Pavlova is an Australian (nope, not Russian) or New Zealander decadent dessert named after the Russian ballerina Anna Pavlova while she toured the world in 1926. It is basically a big baked meringue with a marshmallowy inside. As topping, we use cream and fresh, soft, strong-tasted fruit, generally berries, but mangoes and passion fruit is also common. The recipe varies little, since it carries only 4 basic ingredients but I checked mine with one on the back of the lid of a Norwegian egg box – in a special May 17th edition (!!), and made it more consistent with the Norwegian taste here!

It is nice because it may be prepared in advance of even some days (and really shoud, because it takes long baking time and should be left to cool completely naturally yet inside the oven) and quickly finalized befores served – because of the meringue’s sensibility to humidity, the cream over the basis may make it humid and loose its so wanted crunchy crust. With the pavlova, the order is “ready, set, go!” in order to make the most of its crunchy outside and marshmallowy inside.


– 4 room tempeture egg wites
– pinch of cream of tartar
– 1 1/4 cups sugar
– 1/4 tsp vanilla
– 1 1/2 tsp cornstarch
– 1 1/2 tsp white wine vinegar

– 300ml cream at least 35% fat
(- 2 tbsp sugar)
~200g fresh fruit, some jam and confectioners sugar to decorate

0. Pre heat the oven to 300F and ideally prepare a baking sheet with a silicon mat. You can also use a good baking parchment.

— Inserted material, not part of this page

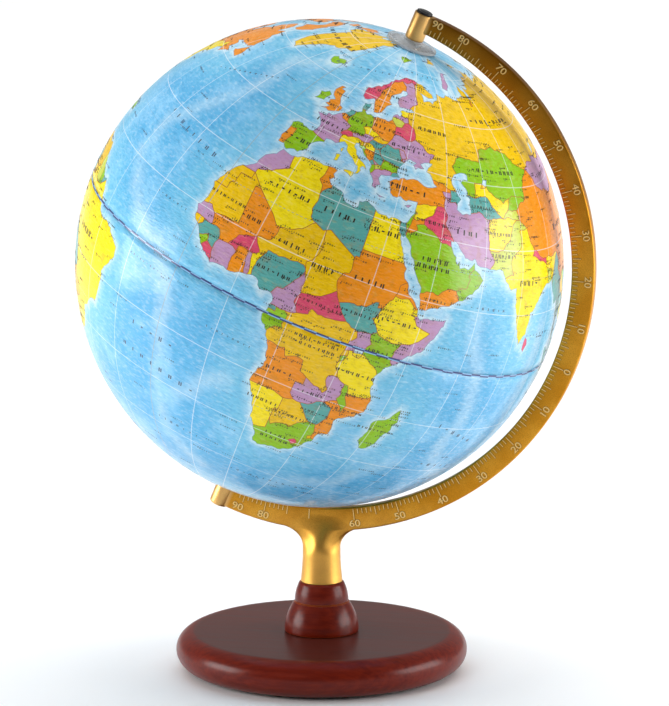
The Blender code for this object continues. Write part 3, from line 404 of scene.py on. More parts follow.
RULED_BORDERS = (
    "-13.6 27.7,-8.7 27.7,-8.7 26,-12 26,-12 23.4,-13 23,-13 21.3,-17.6 21.3",
    "-8.7 27.7,-4.8 25,1.2 21.1,3.2 19.2,4.2 19.1",
    "11.9 23.5,14.2 22.6,15 23,16 23.4,24 19.5,24 20,25 20,25 22,25 32.4", "25 22,37.6 22",
    "-4.8 25,-6.5 25,-5.4 15.5", "11.2 -17.3,14 -17.4,18.4 -17.4", "24 -11,24 -13,22 -13,22 -16.2",
    "21 -18.3,21 -22,20 -22,20 -24.8,20 -28.4", "141 -2.1,141 -9.6", "129 -14.2,129 -26,129 -32.2",
    "138 -16.6,138 -26,141 -26,141 -29,141 -34,141 -38.5", "129 -26,138 -26", "141 -29,149 -29,154 -28.2",
    "141 -34,147 -36,150.4 -37.7", "-141 70.2,-141 60.3,-137.5 58.9", "-125.2 49,-95.2 49,-89 48",
    "-68.6 -52.2,-68.6 -55.6",
)

# One seed in each land, by colour
SEEDS = {
    "yellow": "3 28,29 27,39 9,35 -6,17 -21,2.4 9.5,38.3 35,78 23,66 34,12.5 42.5,64 41,-50 -12,112 -2,"
    "134 -24,-100 40,-64 -34,14 37.5,9 40,14 49.9,133.5 -1.8,121 16",
    "golden": "-13.5 24.5,-10 19,9 17.5,19 14,23 -3,24 -22,60 62,-42 72,-58.5 -22.8,107 15.9,112 -7.2,"
    "-150 65,60 80.8,66 76.6,99 79.6,144 75.4,143 50,-155 66,46 48.6,-65 7",
    "orange": "-3 18,30 16,17 -12,-1 8,36 -15,9.5 35,48 15.5,33 39,19 52,-8 39.5,-2 53,105 33,36 31.3,"
    "-100 58,-75 56,-70 66,-112 71,-122 73,-75 80,-88 75.3,-56 49,36.5 8,120.8 24,109.6 19.2,21 66.5,"
    "-75 -9,140 36.5,143 43.5,131 32.5,-79 22.2,40.5 40.3,174.5 -39,170 -44.5",
    "teal": "17 27,8 9,30 7,30 -19,-12 10.8,25 46,57 39,49 18.6,104 50.9,100 15,-72 4,-102 23,20 44,"
    "-5 13.8,5.4 52.2,-64 -17,122 -1,124.5 8,144 -6,9.5 55.9,16.5 47.5",
    "green": "45 23,25 -29,47 -19,38 0,11.5 -.8,34 -13,68 48,-4 40,10 51,-19 65,-67 -32,95 22,-8 53,"
    "145 -22,34.9 32.3,-56 4,16 79,108 12.5,-71 19,-78 -1,-87 15,57.5 21.5,147 -42.2,102 0,26 42.5",
    "pink": "21 7,43.5 33,-1.5 12.3,-9.3 6.5,28 53.5,9 61,84 28.3,80.8 7.6,-63 -6,102.5 4,54.3 23.4,"
    "-56 -33,124 11.3,27.9 -29.6,117 -26,19.5 47,-70.6 -33,41.2 12.1,9.6 42.2,146 -36.6,8.3 46.8",
    "mauve": "-6 32,45.5 3,12.5 5,32.5 1.5,27 -15,-5.5 7.5,.8 8.4,31 49,2 47,26 63,23.5 41,103 46.5,53 33,"
    "-89.8 15.6,-72 -45,-73.5 18.8,133 -19,142.5 -31,46.3 -1.7,115.8 4.2,140 -5,24 56.8,44.8 40.7,"
    "-80.3 8.3,25 35.2",
    "pale_green": "68 28,47 46,21 41.4,90.3 24,14.5 -2.6,-58.8 4.8,104.8 12.8,43.5 42.2,30.9 -26.8,"
    "70 38.6,24 55,-84.8 13,16.5 47,-73 -9.4",
}
WATER_SEEDS = "-30 0,51 41,50.7 39,60.2 45.3,33 -1,107.4 52.6,-88 47.5,-87 44,18 58,35 43.5,38 21"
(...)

1. Start the meringue by beating the egg whites with the whisk attachment in a completely free of fat bowl to get maximum volume. We want volume!
*When it starts to froth, add the cream of tartar: I always use it when I want to make the most of the egg whites volume. It enhances this characteristic and also stabilizes them, giving us a little more time to work before they liquefy. You can omit it, but don’t let it stand still for more than a few seconds.

2. When they reach soft peaks, start adding the sugar, little by little, while still whisking. What we want here is a stiff peak shine meringue, free of sugar grains. Test with your fingertips: if by the end of the sugar adding there are still some grains, whisk a little more. Add the vanilla and whisk to incorporate.

3. Sift the cornstach and add the vinegar into the egg whites and mix to incorporate. Do not over mix to avoid losing volume.

4. Put the meringue on the silicon mat forming a 8-9 in diameter, 2-2.5 in high disc. For the pavlova to have the desired soft inside, this height is important. If you make swirls on the meringue surface, they will keep after baking and let your pavlova more beautiful yet! Put in the oven and immediately lower the temperature to 250F. Bake for about 75 minutes and don’t let it brown. The pavlova should look very light in color.

The meringue will puff and eventually crack a little. Some recipes call for higher temperatures and lower baking time, but the price is extra cracking. If you want it little cracked, take your time.

At the end of the 75 minutes, turn off the oven bot don’t remove the meringue. Let it cool inside until completely cool or overnight. Bringing it out can cause collapsing because of a thermal shock.

As stated, one doesn’t eat pavlova on his own. So half an hour before your guests arrive, whisk the cold cream to firm peaks with the sugar (or without it. or with less than that. or more. however you wish) and pour it over the already cooled meringue. To top it, scatter the chosen fruits over some jam you think matches. Here I used strawberries and blueberries on 2 tbsp of blueberry jam. It was definitely a win! It lacked the confectioners sugar, though. By the time I looked at the pavlova, it told me “Laís, it lacks confectioners sugar”. Yep, I know. It also lacked taking more decent photographs, I am sorry, but you know – people coming, pavlova getting older, and puf! there was no time! It was over pretty fast (YAY!)